> _EXERCISE AIM_: Take the data below and repeat it exactly.

> _SOURCE RECORDS_:
◆ ◆ ◆ ◆

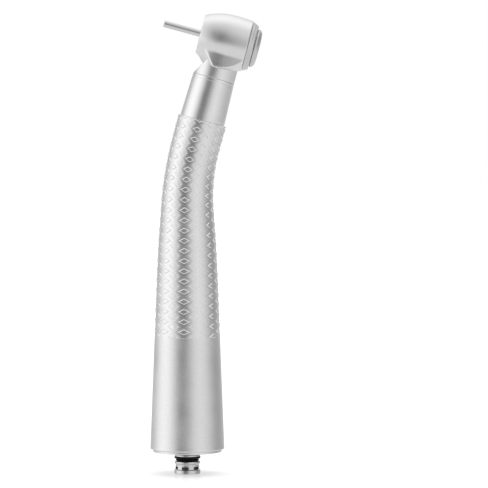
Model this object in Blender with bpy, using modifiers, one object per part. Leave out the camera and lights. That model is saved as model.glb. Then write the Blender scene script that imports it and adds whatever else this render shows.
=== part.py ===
"""A high speed dental handpiece with a push-button turbine head, as separate pieces.

The rear sleeve stands upright on +Z with the tip of its coupling stub at the origin. The grip bends by
15 degrees towards +X, and the head sits across the neck's end, its bur pointing to -X. Sizes are in
millimetres and become metres where a mesh is made. L is the distance along the bent centreline.
"""

import math

import bmesh
import bpy
from mathutils import Matrix, Vector

MM = 0.001
MERGE = 1e-6

# The bent centreline: upright, then an arc, then straight to the head.
BEND_START = 61.8
BEND_RADIUS = 59.0
BEND_ANGLE = math.radians(15.2)
BEND_END = BEND_START + BEND_RADIUS * BEND_ANGLE
HEAD_L = 102.4

# Handle, neck and rear end.
SLEEVE_LOW = 5.85
SLEEVE_LOW_R = 8.65
GRIP_TOP = 83.0
GRIP_TOP_R = 5.72
NECK_TAIL = 70.0
NECK_TOP = 93.15
SPIGOT_LOW = 90.1
SOCKET_R = 7.2
SOCKET_FLOOR = 24.5
RING_LOW = 5.2
RING_R = 8.05
LOCK_GROOVE = (11.4, 12.9, 7.5)
NECK_BORE_R = 3.9
NECK_LOW_R = 5.27
NECK_TAIL_R = 4.86
NECK_R = 4.93
SPIGOT_R = 3.8

# Manifold and coupling stub.
MANIFOLD_TOP = 31.0
STUB_TOP = 27.95
STUB_SEAT_R = 2.6
EXHAUST_PORTS = 4
WINDOWS = 6

# Lines through the handle: place in the stub, place in the neck, radii.
LIGHT_STUB = (-1.1, 0.0)
LIGHT_NECK = (-2.4, 0.0)
LIGHT_R = 0.75
DRIVE_STUB = (1.15, 0.0)
DRIVE_NECK = (0.9, -2.5)
DRIVE_PORT_R = 0.7
DRIVE_R = 0.95
SMALL_STUB_Y = 1.45
SMALL_NECK = (-1.3, 2.9)
SMALL_R = 0.3
EXHAUST_NECK = (0.6, 2.5)
EXHAUST_R = 1.1
TUBE_FIT = 0.07
ROUTE_LOW = 36.0
ROUTE_HIGH = 60.0

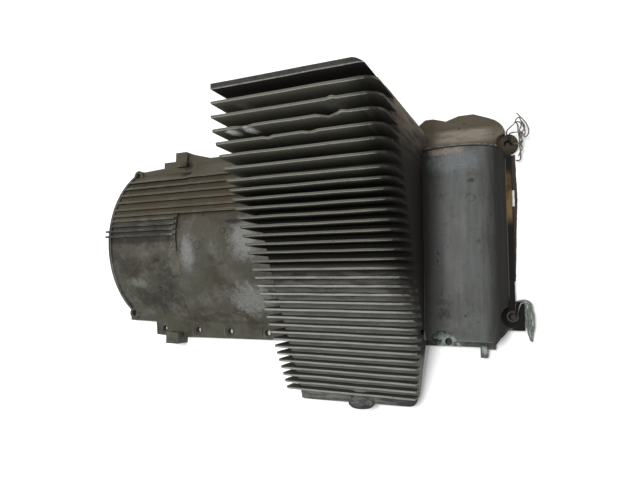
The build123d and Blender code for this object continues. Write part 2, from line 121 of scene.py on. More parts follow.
class NodeBench:
    """Places nodes in one tree and links them."""

    def __init__(self, tree: bpy.types.NodeTree) -> None:
        """Take the tree that the nodes go into."""
        self.tree = tree

    def add(self, kind: str, **settings: object) -> bpy.types.Node:
        """Add a node.

        Args:
            kind: The node's type name.
            settings: Properties of the node.

        Returns:
            The new node.
        """
        node = self.tree.nodes.new(kind)
        for name, value in settings.items():
            setattr(node, name, value)
        return node

    def feed(self, socket: Socket, value: object) -> None:
        """Link a socket to another one, or set its value.

        Args:
            socket: The input socket.
            value: A socket to link, or a value to set.
        """
        if isinstance(value, Socket):
            self.tree.links.new(value, socket)
        elif socket.type == "RGBA":
            socket.default_value = (*value, 1.0)
        else:
            socket.default_value = value

    def make(self, kind: str, feeds: dict[int | str, object], output: int | str = 0,
             **settings: object) -> Socket:
        """Add a node and feed its inputs.

        Args:
            kind: The node's type name.
            feeds: Values or sockets, by the name or number of their input.
            output: Name or number of the output that is used.
            settings: Properties of the node.

        Returns:
            The output's socket.
        """
        node = self.add(kind, **settings)
        for name, value in feeds.items():
            self.feed(node.inputs[name], value)
        return node.outputs[output]

    def math(self, operation: str, first: Input, second: Input) -> Socket:
        """Do one sum of two values, such as ADD or MAXIMUM."""
        return self.make("ShaderNodeMath", {0: first, 1: second}, operation=operation)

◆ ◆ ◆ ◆

> _WRITTEN ANSWER_:
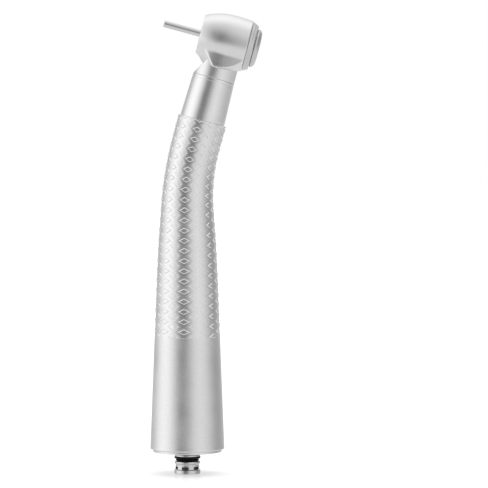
Model this object in Blender with bpy, using modifiers, one object per part. Leave out the camera and lights. That model is saved as model.glb. Then write the Blender scene script that imports it and adds whatever else this render shows.
=== part.py ===
"""A high speed dental handpiece with a push-button turbine head, as separate pieces.

The rear sleeve stands upright on +Z with the tip of its coupling stub at the origin. The grip bends by
15 degrees towards +X, and the head sits across the neck's end, its bur pointing to -X. Sizes are in
millimetres and become metres where a mesh is made. L is the distance along the bent centreline.
"""

import math

import bmesh
import bpy
from mathutils import Matrix, Vector

MM = 0.001
MERGE = 1e-6

# The bent centreline: upright, then an arc, then straight to the head.
BEND_START = 61.8
BEND_RADIUS = 59.0
BEND_ANGLE = math.radians(15.2)
BEND_END = BEND_START + BEND_RADIUS * BEND_ANGLE
HEAD_L = 102.4

# Handle, neck and rear end.
SLEEVE_LOW = 5.85
SLEEVE_LOW_R = 8.65
GRIP_TOP = 83.0
GRIP_TOP_R = 5.72
NECK_TAIL = 70.0
NECK_TOP = 93.15
SPIGOT_LOW = 90.1
SOCKET_R = 7.2
SOCKET_FLOOR = 24.5
RING_LOW = 5.2
RING_R = 8.05
LOCK_GROOVE = (11.4, 12.9, 7.5)
NECK_BORE_R = 3.9
NECK_LOW_R = 5.27
NECK_TAIL_R = 4.86
NECK_R = 4.93
SPIGOT_R = 3.8

# Manifold and coupling stub.
MANIFOLD_TOP = 31.0
STUB_TOP = 27.95
STUB_SEAT_R = 2.6
EXHAUST_PORTS = 4
WINDOWS = 6

# Lines through the handle: place in the stub, place in the neck, radii.
LIGHT_STUB = (-1.1, 0.0)
LIGHT_NECK = (-2.4, 0.0)
LIGHT_R = 0.75
DRIVE_STUB = (1.15, 0.0)
DRIVE_NECK = (0.9, -2.5)
DRIVE_PORT_R = 0.7
DRIVE_R = 0.95
SMALL_STUB_Y = 1.45
SMALL_NECK = (-1.3, 2.9)
SMALL_R = 0.3
EXHAUST_NECK = (0.6, 2.5)
EXHAUST_R = 1.1
TUBE_FIT = 0.07
ROUTE_LOW = 36.0
ROUTE_HIGH = 60.0

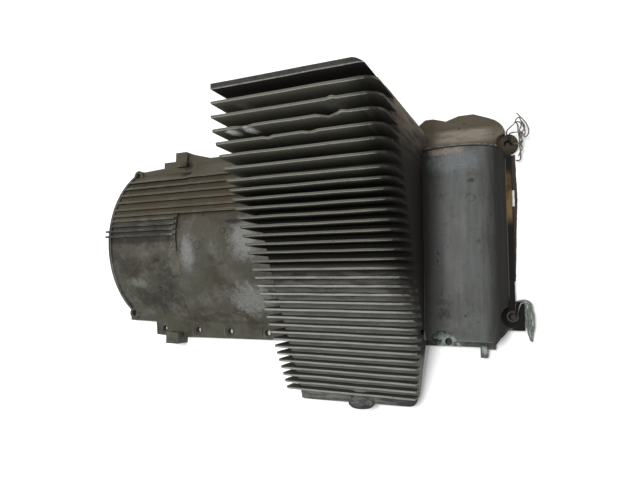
The build123d and Blender code for this object continues. Write part 2, from line 121 of scene.py on. More parts follow.
class NodeBench:
    """Places nodes in one tree and links them."""

    def __init__(self, tree: bpy.types.NodeTree) -> None:
        """Take the tree that the nodes go into."""
        self.tree = tree

    def add(self, kind: str, **settings: object) -> bpy.types.Node:
        """Add a node.

        Args:
            kind: The node's type name.
            settings: Properties of the node.

        Returns:
            The new node.
        """
        node = self.tree.nodes.new(kind)
        for name, value in settings.items():
            setattr(node, name, value)
        return node

    def feed(self, socket: Socket, value: object) -> None:
        """Link a socket to another one, or set its value.

        Args:
            socket: The input socket.
            value: A socket to link, or a value to set.
        """
        if isinstance(value, Socket):
            self.tree.links.new(value, socket)
        elif socket.type == "RGBA":
            socket.default_value = (*value, 1.0)
        else:
            socket.default_value = value

    def make(self, kind: str, feeds: dict[int | str, object], output: int | str = 0,
             **settings: object) -> Socket:
        """Add a node and feed its inputs.

        Args:
            kind: The node's type name.
            feeds: Values or sockets, by the name or number of their input.
            output: Name or number of the output that is used.
            settings: Properties of the node.

        Returns:
            The output's socket.
        """
        node = self.add(kind, **settings)
        for name, value in feeds.items():
            self.feed(node.inputs[name], value)
        return node.outputs[output]

    def math(self, operation: str, first: Input, second: Input) -> Socket:
        """Do one sum of two values, such as ADD or MAXIMUM."""
        return self.make("ShaderNodeMath", {0: first, 1: second}, operation=operation)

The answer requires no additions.